Of course, you, my oh so wise, blemish free, smoothly bikini lined, toned and tanned fictitious friends, you already new that hormones will fuck you up, didn't you? And I'll bet you call your parents every week like clockwork, and find creative uses for leftovers too, don't you?
Sorry, didn't mean to snark. But you're so very understanding; Thank you.
Sure, I guess I knew that progestine isn't really all it's made out to be, but sometimes I just can't handle a little too much Okay in my life. Things were going so smoothly....kinda like a flatline, ya know? Had to find a way to shake things up a little.
And if a few too many zits gives me an excuse to get drunk and stoopid by myself on a Wednesday night, so be it. At least it's better than getting drunk and stoopid on a Wednesday night just to kill time until Thursday.
Speaking of killing time, what the fuck is it I'm waiting for, exactly? To get my finance diploma, get a job in an office, (no view/free coffee), get a manicure once a week to distract from my little acne problem? Make enough to pay the bills, maybe even the student loan bill, save some for The Kids education?
Maintain life. Just for shits and giggles. Get myself a breastlift for my fortieth birthday. Make my last payment on those loans, and start really focusing on that retirement fund. Move to Florida, complain about the tourists, and the heat. Move to Alaska, complain about the mosquitoes, and the short summer season.
What am I waiting for? Right now, I don't have a fucking clue. But I want it to be something. Anything, fuck, I'd take waiting for a blowjob, if I had a dick.
How do I justify all this waiting, if I can't come up with anything decent to wait for?
Oh yeah, that's it. I'm waiting for clear skin. That's the gold standard, motherfuckers, the dream of a lifetime.
Joy.
As sung by a chorus of cherubic hallmark angels.
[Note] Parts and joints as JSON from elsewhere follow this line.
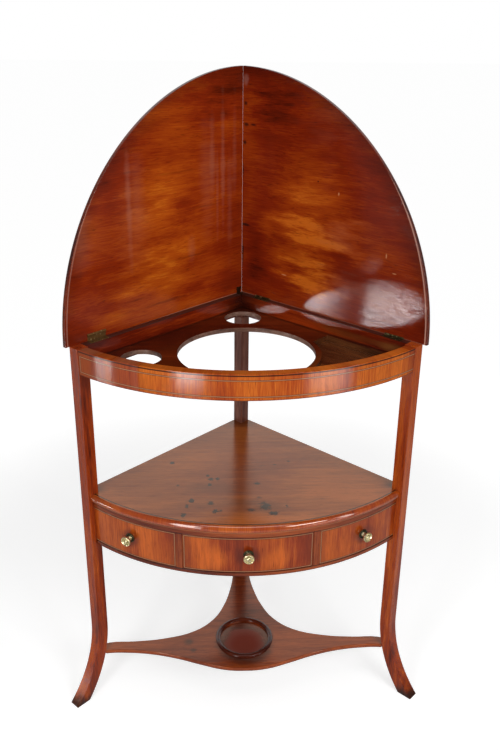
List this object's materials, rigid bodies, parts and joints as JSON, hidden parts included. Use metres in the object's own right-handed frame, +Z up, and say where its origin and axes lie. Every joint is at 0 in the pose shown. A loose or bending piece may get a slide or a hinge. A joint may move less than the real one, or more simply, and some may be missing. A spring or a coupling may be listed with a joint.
{
  "type": "corner washstand",
  "caption": "Bow-fronted wooden corner washstand on splayed legs, with a basin hole, cup holes, a soap tray, a shelf, a drawer, an undertier and a hinged folding lid.",
  "frame": {"origin": "middle of the back post's foot, on the floor in the wall corner", "axes": "+Z up, -Y out of the corner through the middle of the bow, +X to the right as seen from the room"},
  "size_m": [0.7384, 0.4699, 1.2615],
  "materials": {
    "mahogany": "polished red-brown wood",
    "veneered_front": "polished orange-red veneer",
    "drawer_lining_oak": "plain unpolished oak",
    "old_brass": "worn polished brass"
  },
  "bodies": {
    "stand": {"back_post": "mahogany", "front_leg_left": "mahogany", "front_leg_right": "mahogany", "gallery_left": "mahogany", "gallery_right": "mahogany", "basin_board": "mahogany", "soap_tray": "mahogany", "board_bearer_left": "mahogany", "board_bearer_right": "mahogany", "board_bearer_front": "mahogany", "middle_shelf": "mahogany", "tier_rail_left": "mahogany", "tier_rail_right": "mahogany", "tier_top_rail": "mahogany", "tier_bottom_rail": "mahogany", "stile_left": "mahogany", "stile_right": "mahogany", "undertier": "mahogany", "undertier_ring": "mahogany", "bow_frieze": "veneered_front", "false_front_left": "veneered_front", "false_front_right": "veneered_front", "rear_bearer": "drawer_lining_oak", "runner_left": "drawer_lining_oak", "runner_right": "drawer_lining_oak", "guide_left": "drawer_lining_oak", "guide_right": "drawer_lining_oak", "drawer_stop_left": "drawer_lining_oak", "drawer_stop_right": "drawer_lining_oak", "knob_left": "old_brass", "knob_right": "old_brass", "rose_left": "old_brass", "rose_right": "old_brass", "right_inner_hinge_fixed": "old_brass", "right_inner_hinge_pin": "old_brass", "right_outer_hinge_fixed": "old_brass", "right_outer_hinge_pin": "old_brass", "left_corner_hinge_fixed": "old_brass", "left_corner_hinge_pin": "old_brass", "left_outer_hinge_fixed": "old_brass", "left_outer_hinge_pin": "old_brass"},
    "drawer": {"drawer_front": "veneered_front", "drawer_side_left": "drawer_lining_oak", "drawer_side_right": "drawer_lining_oak", "drawer_back": "drawer_lining_oak", "drawer_bottom": "drawer_lining_oak", "knob_centre": "old_brass", "rose_centre": "old_brass"},
    "left_leaf": {"leaf_left": "veneered_front", "left_corner_hinge_moving": "old_brass", "left_outer_hinge_moving": "old_brass"},
    "right_leaf": {"leaf_right": "veneered_front", "right_inner_hinge_moving": "old_brass", "right_outer_hinge_moving": "old_brass"}
  },
  "joints": [
    {"name": "right_leaf_hinge", "type": "hinge", "parent": "stand", "child": "right_leaf", "pos_m": [0.17536, -0.16122, 0.7955], "axis": [0.7071, -0.7071, 0], "range_deg": [0, 90]},
    {"name": "left_leaf_hinge", "type": "hinge", "parent": "stand", "child": "left_leaf", "pos_m": [-0.17536, -0.16122, 0.806], "axis": [0.7071, 0.7071, 0], "range_deg": [0, 90]},
    {"name": "drawer_slide", "type": "slide", "parent": "stand", "child": "drawer", "axis": [0, -1, 0], "range_m": [0, 0.19]}
  ]
}
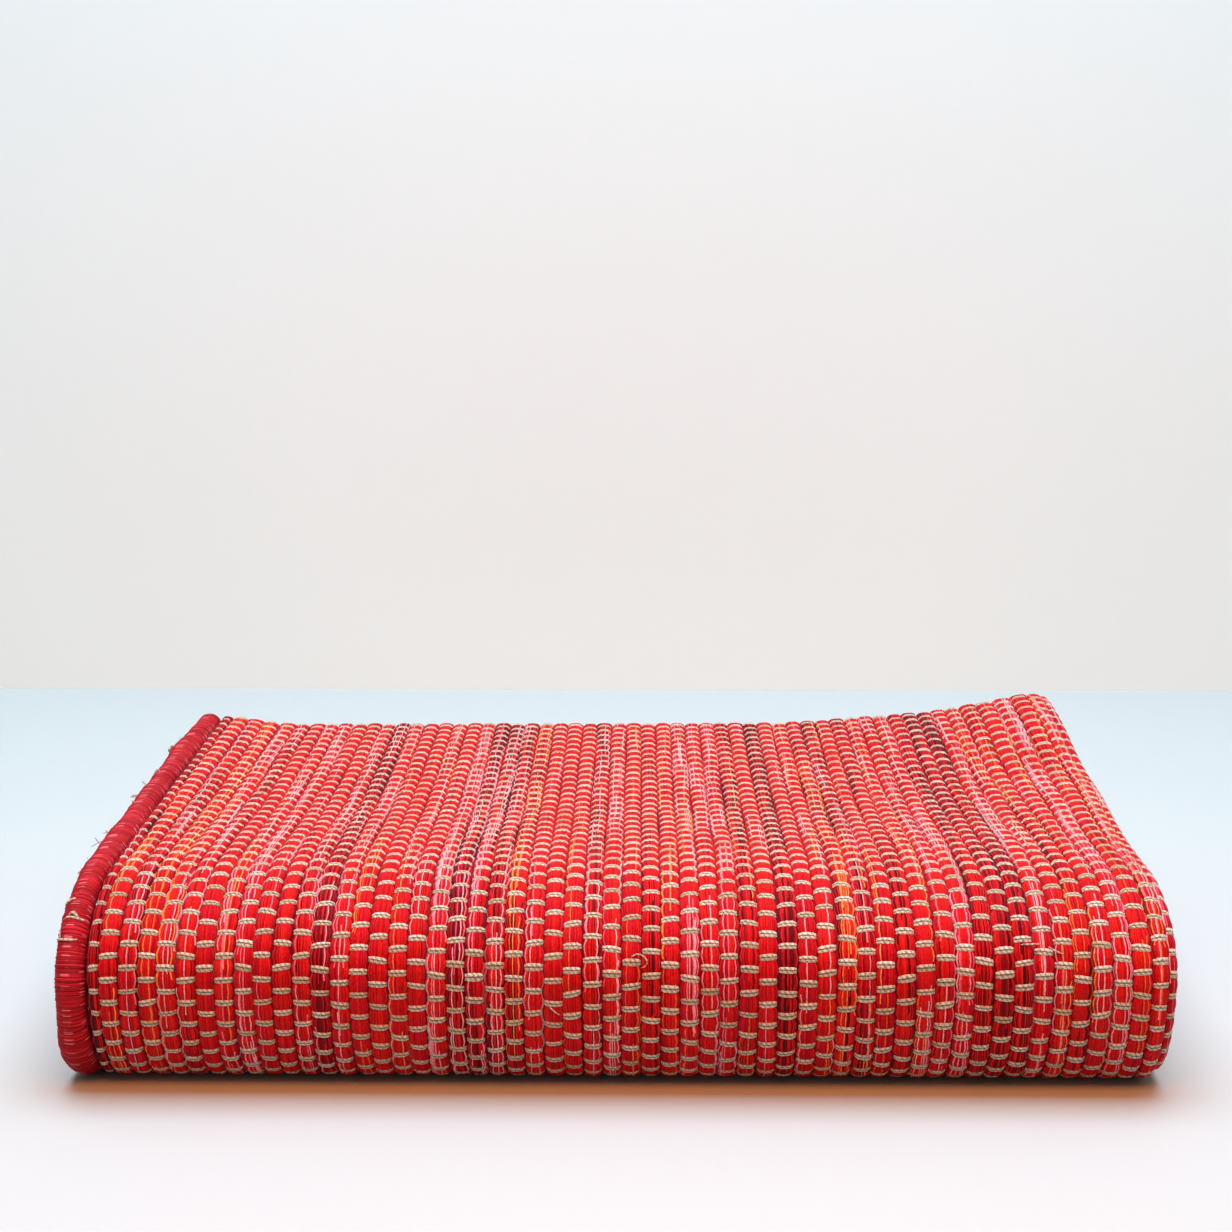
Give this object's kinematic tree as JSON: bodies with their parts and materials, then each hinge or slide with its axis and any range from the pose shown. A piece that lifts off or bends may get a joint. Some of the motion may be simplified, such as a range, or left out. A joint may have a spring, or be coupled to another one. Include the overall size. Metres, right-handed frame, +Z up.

Or maybe a chorus of Rufus the Naked Mole Rat, Kiki the poinging ferret, and that fucked up squirrel thing from that website. Whatever the fuck it is.
Joy.
Yeah, that's the sound I hear when I very conscientiously remember to buy beer on the way home, and, upon opening my fridge to stuff the beer in, find that there is something blocking me in my stuffing efforts, and that something is an unopened case of beer.
Joy.
And let me tell you, I need that beer after my somewhat lacking efforts on my midterms today. Yep, fucked those puppies right up the ass. But you already knew that was coming, didn't you? Or maybe you didn't. Maybe you didn't read my last post. Maybe you just didn't care. Or maybe, just maybe, you're actually a figment of my imagination......Deep.
See, my little imaginary playmates? This, right here, right now, is why you don't do drugs. But you already knew that, because you are wise in your fictitious existence.
Oh, wait, I'm not on drugs. Forgot about that. Old habits die hard, I guess. Unless, of course, you count my recent forays into the realms of daily hormone dosing. Don't believe everything that you read, kids. When those docs and those ads tell you that popping some legal pills will help solve that little zit problem you've got going on, what they mean is it will turn you into Giant Walking Acne Woman With The Neverending Period And The Freakishly Bad Attitude. I keep having to fight back tears when I can't beat the crap out of people. And fight back tears when I can't think of anyone I would like to beat the crap out of. And fight back tears when I find someone new that I am technically not allowed to beat the crap out of. And fight back tears when I remember that I'm actually a fucking pansy who would get my ass kicked should I finally decide to attempt to beat the crap out of someone.
Crap. Beating. Pansy. Zit.
Of course, you, my oh so wise, blemish free, smoothly bikini lined, toned and tanned fictitious friends, you already new that hormones will fuck you up, didn't you? And I'll bet you call your parents every week like clockwork, and find creative uses for leftovers too, don't you?
Sorry, didn't mean to snark. But you're so very understanding; Thank you.
Sure, I guess I knew that progestine isn't really all it's made out to be, but sometimes I just can't handle a little too much Okay in my life. Things were going so smoothly....kinda like a flatline, ya know? Had to find a way to shake things up a little.
And if a few too many zits gives me an excuse to get drunk and stoopid by myself on a Wednesday night, so be it. At least it's better than getting drunk and stoopid on a Wednesday night just to kill time until Thursday.
Speaking of killing time, what the fuck is it I'm waiting for, exactly? To get my finance diploma, get a job in an office, (no view/free coffee), get a manicure once a week to distract from my little acne problem? Make enough to pay the bills, maybe even the student loan bill, save some for The Kids education?
Maintain life. Just for shits and giggles. Get myself a breastlift for my fortieth birthday. Make my last payment on those loans, and start really focusing on that retirement fund. Move to Florida, complain about the tourists, and the heat. Move to Alaska, complain about the mosquitoes, and the short summer season.
What am I waiting for? Right now, I don't have a fucking clue. But I want it to be something. Anything, fuck, I'd take waiting for a blowjob, if I had a dick.
How do I justify all this waiting, if I can't come up with anything decent to wait for?
Oh yeah, that's it. I'm waiting for clear skin. That's the gold standard, motherfuckers, the dream of a lifetime.
Joy.
3 Comments:
Beer it is. I follow orders well. And I tried throwing beer at the screen, did it get to you? Hope so.
There is very little more satisfying than the feeling of a cool beer on your tongue at the end of a day. I firmly believe this.
I say very little because there are a few things... just very little.
I can think of a few things more satisfying as a beer, but beer is pretty much the easiest on my list of satisfying things for me to access. So I'll stick with the beer.